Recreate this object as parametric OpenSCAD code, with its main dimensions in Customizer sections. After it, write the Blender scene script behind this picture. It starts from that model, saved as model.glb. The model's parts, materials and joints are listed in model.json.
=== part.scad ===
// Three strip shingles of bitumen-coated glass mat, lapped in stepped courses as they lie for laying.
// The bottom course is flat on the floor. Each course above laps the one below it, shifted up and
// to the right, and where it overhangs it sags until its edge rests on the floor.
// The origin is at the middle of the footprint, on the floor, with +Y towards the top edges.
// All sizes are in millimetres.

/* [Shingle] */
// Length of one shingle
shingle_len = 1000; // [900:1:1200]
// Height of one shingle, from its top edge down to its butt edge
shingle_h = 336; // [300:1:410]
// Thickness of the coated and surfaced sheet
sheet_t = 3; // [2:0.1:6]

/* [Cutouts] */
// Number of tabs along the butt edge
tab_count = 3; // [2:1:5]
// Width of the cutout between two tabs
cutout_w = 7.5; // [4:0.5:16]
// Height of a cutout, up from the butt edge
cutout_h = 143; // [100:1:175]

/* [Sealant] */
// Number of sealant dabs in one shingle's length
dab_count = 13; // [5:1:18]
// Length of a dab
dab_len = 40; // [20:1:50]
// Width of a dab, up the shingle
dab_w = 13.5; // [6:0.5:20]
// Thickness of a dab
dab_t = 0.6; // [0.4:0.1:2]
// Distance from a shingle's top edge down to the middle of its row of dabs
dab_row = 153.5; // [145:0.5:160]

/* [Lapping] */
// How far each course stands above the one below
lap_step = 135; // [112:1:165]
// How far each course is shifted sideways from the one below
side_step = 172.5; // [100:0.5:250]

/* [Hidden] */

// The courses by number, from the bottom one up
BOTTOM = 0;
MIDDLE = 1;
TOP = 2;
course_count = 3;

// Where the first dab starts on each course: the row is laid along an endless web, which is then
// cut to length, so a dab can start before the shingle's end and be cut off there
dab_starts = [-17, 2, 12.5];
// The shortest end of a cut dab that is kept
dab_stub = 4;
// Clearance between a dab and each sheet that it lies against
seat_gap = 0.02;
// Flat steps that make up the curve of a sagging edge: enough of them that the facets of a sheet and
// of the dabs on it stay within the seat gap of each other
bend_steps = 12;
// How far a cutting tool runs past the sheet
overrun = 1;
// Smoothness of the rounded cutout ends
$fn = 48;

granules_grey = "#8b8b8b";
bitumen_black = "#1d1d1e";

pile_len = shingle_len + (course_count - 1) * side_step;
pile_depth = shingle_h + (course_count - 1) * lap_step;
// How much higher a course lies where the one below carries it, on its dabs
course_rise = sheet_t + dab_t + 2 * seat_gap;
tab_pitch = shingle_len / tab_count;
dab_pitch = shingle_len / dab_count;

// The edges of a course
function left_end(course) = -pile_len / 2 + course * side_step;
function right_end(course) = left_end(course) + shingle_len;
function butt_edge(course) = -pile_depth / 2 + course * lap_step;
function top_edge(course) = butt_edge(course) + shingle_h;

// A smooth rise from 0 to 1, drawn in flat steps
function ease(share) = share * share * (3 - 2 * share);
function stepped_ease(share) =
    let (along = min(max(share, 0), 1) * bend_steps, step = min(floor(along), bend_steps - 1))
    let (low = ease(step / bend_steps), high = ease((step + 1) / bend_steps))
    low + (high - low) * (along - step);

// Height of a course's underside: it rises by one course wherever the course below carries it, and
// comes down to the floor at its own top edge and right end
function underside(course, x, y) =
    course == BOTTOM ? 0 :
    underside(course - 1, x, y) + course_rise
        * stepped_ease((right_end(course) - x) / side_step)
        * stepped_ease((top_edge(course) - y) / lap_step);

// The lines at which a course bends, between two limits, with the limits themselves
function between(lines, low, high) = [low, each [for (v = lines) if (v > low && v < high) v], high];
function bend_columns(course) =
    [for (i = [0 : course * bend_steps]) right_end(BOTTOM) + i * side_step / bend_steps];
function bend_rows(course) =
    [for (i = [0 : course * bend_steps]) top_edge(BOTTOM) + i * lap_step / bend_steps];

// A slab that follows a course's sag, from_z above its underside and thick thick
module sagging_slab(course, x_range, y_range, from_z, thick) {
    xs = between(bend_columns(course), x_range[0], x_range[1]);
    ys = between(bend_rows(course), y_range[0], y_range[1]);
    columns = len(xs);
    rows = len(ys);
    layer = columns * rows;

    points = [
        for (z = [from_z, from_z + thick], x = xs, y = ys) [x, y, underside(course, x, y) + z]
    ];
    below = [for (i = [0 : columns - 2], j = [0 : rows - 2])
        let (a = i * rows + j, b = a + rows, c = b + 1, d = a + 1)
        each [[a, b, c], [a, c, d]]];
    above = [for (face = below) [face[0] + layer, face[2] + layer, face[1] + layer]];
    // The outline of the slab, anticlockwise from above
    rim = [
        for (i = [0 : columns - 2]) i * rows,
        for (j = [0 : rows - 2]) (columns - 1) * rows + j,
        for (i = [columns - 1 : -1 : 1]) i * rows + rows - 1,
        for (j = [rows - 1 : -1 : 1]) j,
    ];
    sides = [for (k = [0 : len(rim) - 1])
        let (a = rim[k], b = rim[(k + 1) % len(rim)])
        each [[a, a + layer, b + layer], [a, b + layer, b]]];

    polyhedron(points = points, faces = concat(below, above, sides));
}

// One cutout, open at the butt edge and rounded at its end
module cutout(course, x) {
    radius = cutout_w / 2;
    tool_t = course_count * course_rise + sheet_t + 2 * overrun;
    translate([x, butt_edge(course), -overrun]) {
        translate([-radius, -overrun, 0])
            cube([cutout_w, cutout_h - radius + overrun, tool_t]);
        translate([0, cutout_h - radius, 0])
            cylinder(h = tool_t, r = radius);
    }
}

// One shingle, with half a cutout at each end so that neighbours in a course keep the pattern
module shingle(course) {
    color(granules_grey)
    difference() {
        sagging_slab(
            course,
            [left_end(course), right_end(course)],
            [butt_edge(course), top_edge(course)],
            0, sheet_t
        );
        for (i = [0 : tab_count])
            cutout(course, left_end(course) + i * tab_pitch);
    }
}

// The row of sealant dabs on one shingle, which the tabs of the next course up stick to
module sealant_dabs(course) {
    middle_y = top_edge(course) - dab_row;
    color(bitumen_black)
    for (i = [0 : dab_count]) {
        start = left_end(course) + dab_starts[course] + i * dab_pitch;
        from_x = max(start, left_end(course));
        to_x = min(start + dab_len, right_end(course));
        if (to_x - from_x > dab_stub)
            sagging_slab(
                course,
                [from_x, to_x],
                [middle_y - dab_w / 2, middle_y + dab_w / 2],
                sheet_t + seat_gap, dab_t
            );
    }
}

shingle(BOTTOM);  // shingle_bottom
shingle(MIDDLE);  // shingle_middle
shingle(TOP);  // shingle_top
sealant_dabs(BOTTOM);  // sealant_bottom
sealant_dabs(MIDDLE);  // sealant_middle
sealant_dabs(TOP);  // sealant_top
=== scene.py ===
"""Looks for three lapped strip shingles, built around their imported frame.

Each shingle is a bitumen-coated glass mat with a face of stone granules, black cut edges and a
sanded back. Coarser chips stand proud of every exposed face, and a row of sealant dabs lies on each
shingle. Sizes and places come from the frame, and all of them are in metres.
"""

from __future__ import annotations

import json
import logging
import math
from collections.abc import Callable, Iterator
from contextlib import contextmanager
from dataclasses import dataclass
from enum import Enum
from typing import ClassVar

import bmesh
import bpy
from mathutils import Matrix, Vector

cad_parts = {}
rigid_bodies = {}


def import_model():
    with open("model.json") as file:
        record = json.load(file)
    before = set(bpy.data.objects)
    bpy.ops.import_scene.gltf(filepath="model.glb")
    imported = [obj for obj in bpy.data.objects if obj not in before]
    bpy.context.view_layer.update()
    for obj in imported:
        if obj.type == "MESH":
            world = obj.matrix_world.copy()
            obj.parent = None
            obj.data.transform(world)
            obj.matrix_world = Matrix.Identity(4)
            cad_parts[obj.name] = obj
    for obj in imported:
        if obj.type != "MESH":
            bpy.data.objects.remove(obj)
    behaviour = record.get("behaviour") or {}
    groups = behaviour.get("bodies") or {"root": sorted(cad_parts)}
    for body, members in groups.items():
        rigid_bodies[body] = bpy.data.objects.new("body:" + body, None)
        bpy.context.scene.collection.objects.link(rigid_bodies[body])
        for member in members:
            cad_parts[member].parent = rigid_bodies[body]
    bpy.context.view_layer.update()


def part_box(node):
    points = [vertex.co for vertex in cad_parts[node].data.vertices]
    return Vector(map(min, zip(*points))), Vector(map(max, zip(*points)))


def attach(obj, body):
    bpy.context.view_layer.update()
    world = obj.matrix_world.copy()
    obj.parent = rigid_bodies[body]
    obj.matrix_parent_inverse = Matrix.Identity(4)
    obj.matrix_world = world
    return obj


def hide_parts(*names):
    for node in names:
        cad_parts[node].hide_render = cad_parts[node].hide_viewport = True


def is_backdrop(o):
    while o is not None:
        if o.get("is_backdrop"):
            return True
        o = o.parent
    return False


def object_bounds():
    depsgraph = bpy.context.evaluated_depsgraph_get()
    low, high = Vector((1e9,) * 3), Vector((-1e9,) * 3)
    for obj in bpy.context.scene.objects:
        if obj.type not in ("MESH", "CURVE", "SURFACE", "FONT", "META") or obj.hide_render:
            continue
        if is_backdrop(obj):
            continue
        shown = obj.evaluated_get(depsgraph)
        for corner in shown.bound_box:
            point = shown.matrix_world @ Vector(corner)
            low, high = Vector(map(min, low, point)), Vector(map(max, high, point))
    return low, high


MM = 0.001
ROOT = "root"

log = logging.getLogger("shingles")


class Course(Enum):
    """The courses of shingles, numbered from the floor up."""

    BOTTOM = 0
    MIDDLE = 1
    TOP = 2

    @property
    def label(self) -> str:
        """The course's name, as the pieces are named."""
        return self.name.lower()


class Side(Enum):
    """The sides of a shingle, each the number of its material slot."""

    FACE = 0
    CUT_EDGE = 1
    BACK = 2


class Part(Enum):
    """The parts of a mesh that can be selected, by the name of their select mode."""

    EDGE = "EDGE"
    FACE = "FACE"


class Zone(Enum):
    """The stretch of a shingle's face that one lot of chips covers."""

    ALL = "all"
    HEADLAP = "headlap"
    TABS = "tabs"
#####
TASK BRIEF:
The lines from the one containing "up stick to" to the one containing "before = set(bpy.data.objects)", both included, are to be extracted exactly; give no other line.

WRITTEN SOLUTION:
// The row of sealant dabs on one shingle, which the tabs of the next course up stick to
module sealant_dabs(course) {
    middle_y = top_edge(course) - dab_row;
    color(bitumen_black)
    for (i = [0 : dab_count]) {
        start = left_end(course) + dab_starts[course] + i * dab_pitch;
        from_x = max(start, left_end(course));
        to_x = min(start + dab_len, right_end(course));
        if (to_x - from_x > dab_stub)
            sagging_slab(
                course,
                [from_x, to_x],
                [middle_y - dab_w / 2, middle_y + dab_w / 2],
                sheet_t + seat_gap, dab_t
            );
    }
}

shingle(BOTTOM);  // shingle_bottom
shingle(MIDDLE);  // shingle_middle
shingle(TOP);  // shingle_top
sealant_dabs(BOTTOM);  // sealant_bottom
sealant_dabs(MIDDLE);  // sealant_middle
sealant_dabs(TOP);  // sealant_top
=== scene.py ===
"""Looks for three lapped strip shingles, built around their imported frame.

Each shingle is a bitumen-coated glass mat with a face of stone granules, black cut edges and a
sanded back. Coarser chips stand proud of every exposed face, and a row of sealant dabs lies on each
shingle. Sizes and places come from the frame, and all of them are in metres.
"""

from __future__ import annotations

import json
import logging
import math
from collections.abc import Callable, Iterator
from contextlib import contextmanager
from dataclasses import dataclass
from enum import Enum
from typing import ClassVar

import bmesh
import bpy
from mathutils import Matrix, Vector

cad_parts = {}
rigid_bodies = {}


def import_model():
    with open("model.json") as file:
        record = json.load(file)
    before = set(bpy.data.objects)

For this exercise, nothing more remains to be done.